• [Problem requirements]
Sort through the entries below and pull out lines containing the word "from".

• [Records]
+++++
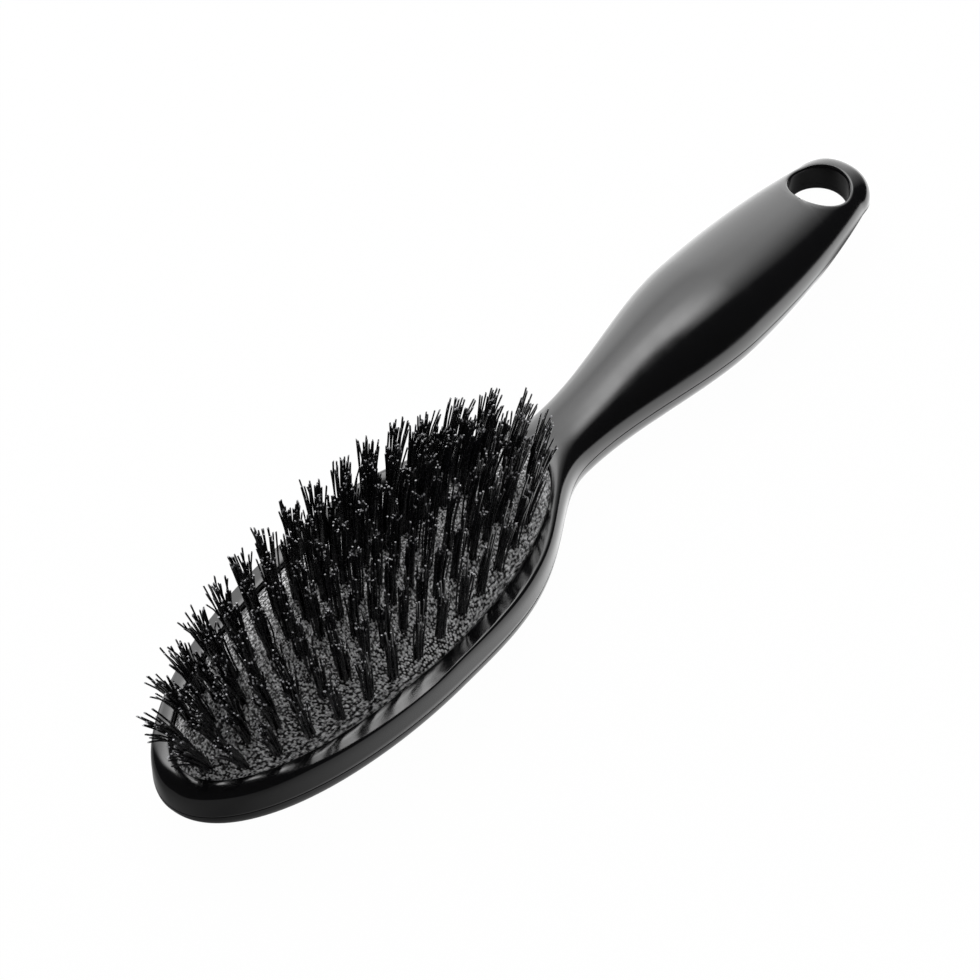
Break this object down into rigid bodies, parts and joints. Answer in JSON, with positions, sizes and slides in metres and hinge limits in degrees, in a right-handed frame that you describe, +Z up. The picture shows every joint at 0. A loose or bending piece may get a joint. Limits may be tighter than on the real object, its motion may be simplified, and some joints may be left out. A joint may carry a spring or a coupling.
{
  "type": "cushion hair brush",
  "caption": "Oval paddle hair brush with a domed rubber air cushion, fanned bristle tufts, a two-shell moulded body and a hanging hole in the handle.",
  "frame": {"origin": "on the surface the brush lies on, below the middle of its overall length and width", "axes": "+X from the head tip to the handle end, +Y across the head, +Z up through the back, the cushion and the bristles"},
  "size_m": [0.2303, 0.049, 0.0366],
  "materials": {
    "front_plastic": "polished black",
    "back_plastic": "polished black",
    "ring_plastic": "moulded",
    "cushion_rubber": "matt, finely pebbled",
    "bristle_nylon": "satin filaments"
  },
  "bodies": {
    "brush_body": {"front_shell": "front_plastic", "back_shell": "back_plastic", "retainer_ring": "ring_plastic", "cushion_pad": "cushion_rubber"},
    "crown_tufts": {"tufts_inner_left": "bristle_nylon", "tufts_inner_right": "bristle_nylon", "tufts_centre_middle": "bristle_nylon"},
    "flank_tufts": {"tufts_middle_left": "bristle_nylon", "tufts_middle_right": "bristle_nylon", "tufts_centre_tip": "bristle_nylon", "tufts_centre_heel": "bristle_nylon"},
    "shoulder_tufts": {"tufts_middle_tip": "bristle_nylon", "tufts_middle_heel": "bristle_nylon", "tufts_inner_tip": "bristle_nylon", "tufts_inner_heel": "bristle_nylon"},
    "edge_tufts": {"tufts_outer_tip": "bristle_nylon", "tufts_outer_left": "bristle_nylon", "tufts_outer_right": "bristle_nylon", "tufts_outer_heel": "bristle_nylon"}
  },
  "joints": [
    {"name": "cushion_press", "type": "slide", "parent": "brush_body", "child": "crown_tufts", "axis": [0, 0, -1], "range_m": [0, 0.003], "stiffness_N_per_m": 3000, "deforming": ["cushion_pad"]},
    {"name": "flank_sink", "type": "slide", "parent": "brush_body", "child": "flank_tufts", "axis": [0, 0, -1], "range_m": [0, 0.0021]},
    {"name": "shoulder_sink", "type": "slide", "parent": "brush_body", "child": "shoulder_tufts", "axis": [0, 0, -1], "range_m": [0, 0.00135]},
    {"name": "edge_sink", "type": "slide", "parent": "brush_body", "child": "edge_tufts", "axis": [0, 0, -1], "range_m": [0, 0.00075]}
  ],
  "couplings": [
    {"joint": "flank_sink", "follows": "cushion_press", "ratio": 0.7},
    {"joint": "shoulder_sink", "follows": "cushion_press", "ratio": 0.45},
    {"joint": "edge_sink", "follows": "cushion_press", "ratio": 0.25}
  ]
}
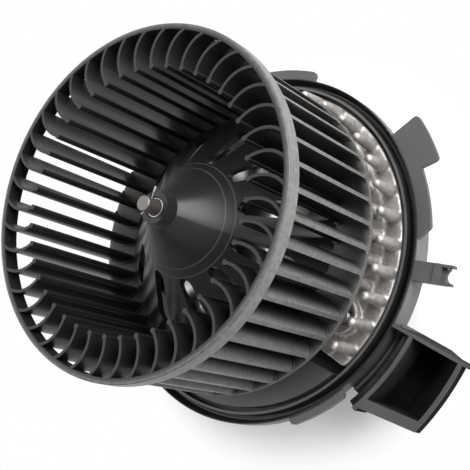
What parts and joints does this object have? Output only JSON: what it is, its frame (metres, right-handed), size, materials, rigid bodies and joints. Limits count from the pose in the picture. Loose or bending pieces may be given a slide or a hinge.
+++++
• [Written answer]
  "frame": {"origin": "on the surface the brush lies on, below the middle of its overall length and width", "axes": "+X from the head tip to the handle end, +Y across the head, +Z up through the back, the cushion and the bristles"},
What parts and joints does this object have? Output only JSON: what it is, its frame (metres, right-handed), size, materials, rigid bodies and joints. Limits count from the pose in the picture. Loose or bending pieces may be given a slide or a hinge.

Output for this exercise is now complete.